A short visit to Lithuania was pretty cool too, although aquatic warbler eluded me and a couple of reeling Locustellas refused to reveal themselves...a great view of a singing wood warbler was actually my favourite moment from that trip, as a once-familiar species I hadn't seen for many years.
I also renewed my acquaintance with some species I'd only seen once, many years ago...solitary snipe (Stod Valley, Zanskar, 1981) and jack snipe (Gosforth Park, Newcastle, 1971), as well as one of my favourite birds, masked laughingthrush (Hong Kong, 1988).
On the negative side, I probably had a lot less actual birding than the previous couple of years, a fact emphasised by the size of my British list and absences of species I normally see every year without too much effort. Something I hope to redress in 2019...
 
I know this is probably bad form, as I understand it your list remains in accordance with current taxonomy at the time of compilation, but I can hardly contain my excitement at my armchair twitch of another Zosterops species!

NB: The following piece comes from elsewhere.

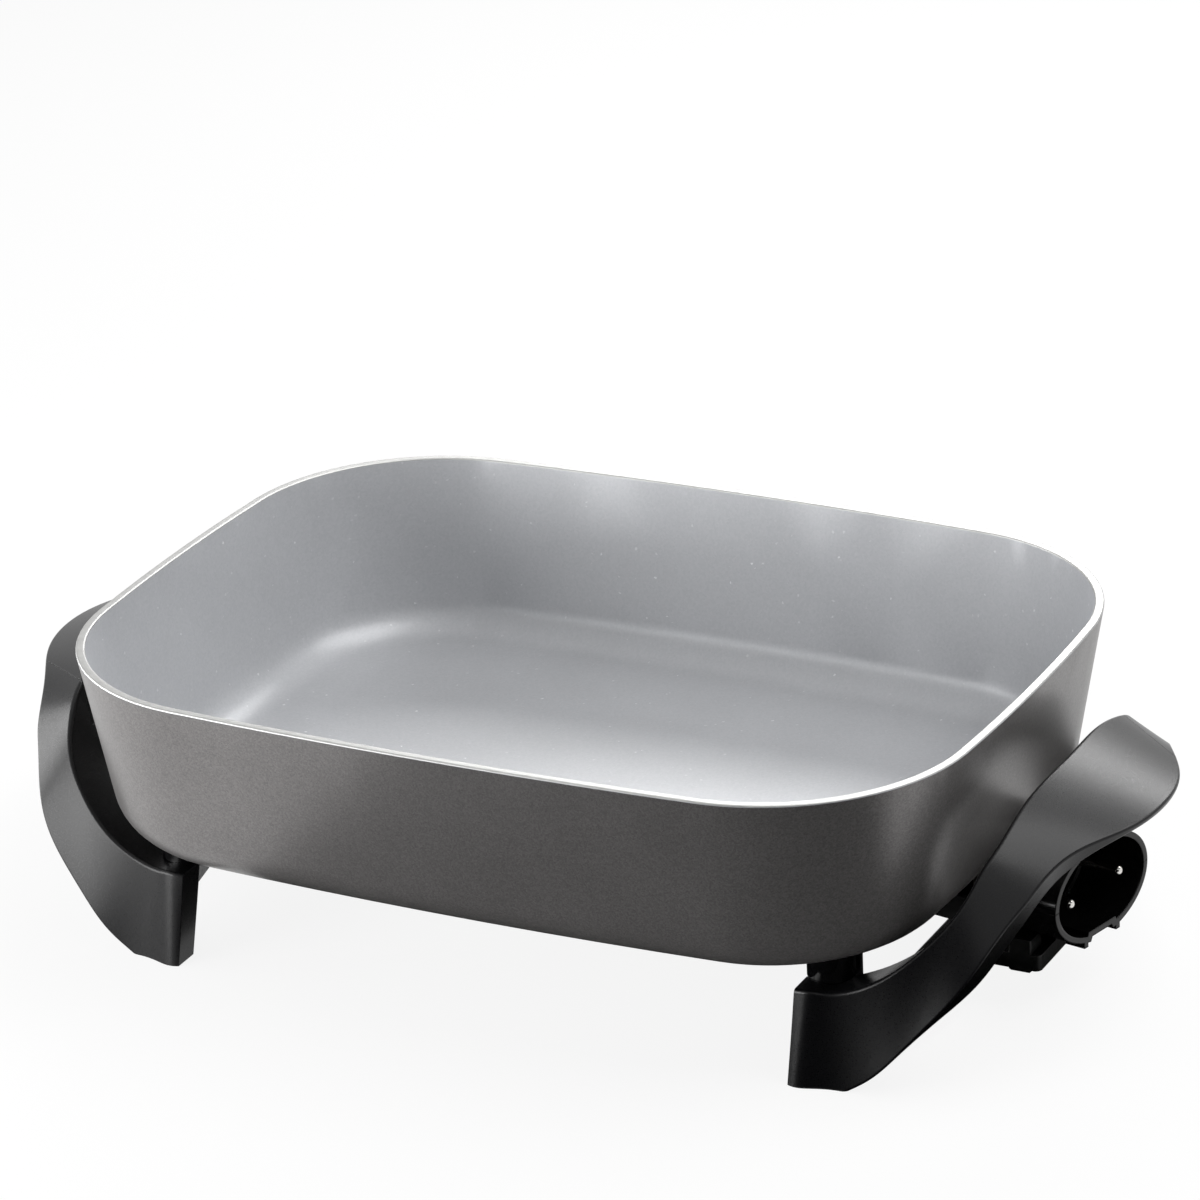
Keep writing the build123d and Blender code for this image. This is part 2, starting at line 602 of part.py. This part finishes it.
for x, y in guard_screw_places:
    lower -= upright(small_screw_diameter / 2, bracket_top - 1, bracket_top + 5, x, y)
save(upper - mouth_cut, "socket_guard_upper")
save(lower - mouth_cut, "socket_guard_lower")

plate = oval(guard_wall + fit_gap) - key_outline(guard_wall + fit_gap)
plate -= Circle(sensor_tube_diameter / 2 + fit_gap)
for side in (-1, 1):
    plate -= Pos(side * pin_spacing / 2, 0) * Circle(pin_shank_diameter / 2 + fit_gap)
save(along(plate, plate_back, plate_front), "socket_back_plate")

guard_screws = [pan_head_screw(small_screw_diameter, bracket_seat, bracket_top + 4.5, x, y) for x, y in guard_screw_places]
save(Compound(guard_screws), "guard_screws")

# ---- Terminal cover: a tray under the pan's edge round the element's cold ends ------------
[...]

I needed to look something up to check a date (a red-billed chough record providing a memorable event), and noticed two 'new' species on my year list since I updated Scythebill to the latest IOC version, replacing Japanese white-eye. So...

23rd February, Mai Po, HK
#110. Swinhoe's White-eye

3rd March, Miyakejime, Izu Is.
#157. Warbling White-eye

I therefore made it belatedly to a still unimpressive 233 for the year, which I know is cheating a bit!